Stockport, 1988. It's midnight. Rachel, eleven, and Billy, six, wait in the car in agitated excitement. Their mother is at her wits' end with all their chatter and fighting and dreams of Disneyland. She is about to leave them for good. Their father, drunk in the flat above, has locked the door. It's a pivotal moment, the beginning of a thirteen-year odyssey for two kids, largely abandoned and growing up in the deprived suburban shadows of Manchester, a city that felt itself to be the most exciting in the world.

Our Review: starstarstarstar

Michael Coveney - 29 January 2013

"Port" is Stockport, a dismal yet apparently haunting and enigmatic town in the shadow of Manchester - there's a brilliant, illuminating NT programme essay by Paul Morley - that produced the playwright Simon Stephens, who paid it the dubious compliment, ten years ago, of a play in its honour at the Royal Exchange.

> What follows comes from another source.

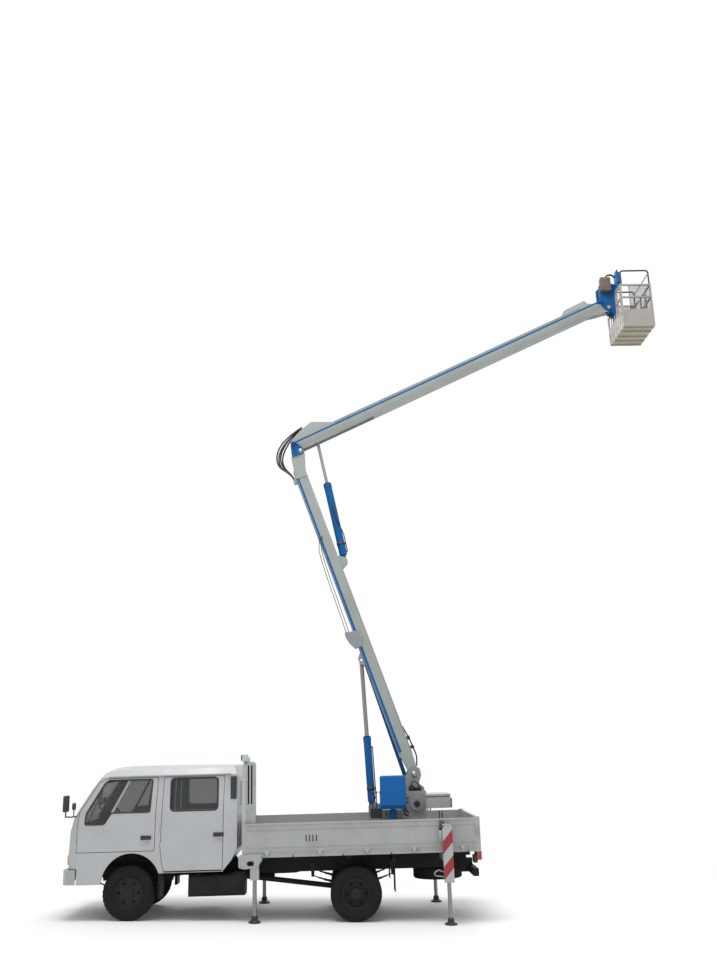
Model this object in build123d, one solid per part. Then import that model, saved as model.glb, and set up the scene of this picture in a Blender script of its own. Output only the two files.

That play was directed by Marianne Elliott, who has now re-staged it, with breath-taking panache and bravura, defying the unfriendly proportions of the Lyttelton stage, and giving Stephens' episodic yet elongated scenes a flavour that is brisk, brutal and poetic.

It's a "dreams of leaving" play given a local form and flavour by the music of Morrissey, the tang of the rebarbative dialogue and the peculiar melancholy and determined character of Racheal Keats, played with exceptional guts and savvy by Kate O'Flynn.

Racheal, graduating from bolshie adolescence to early middle-age with a mixture of bravery an...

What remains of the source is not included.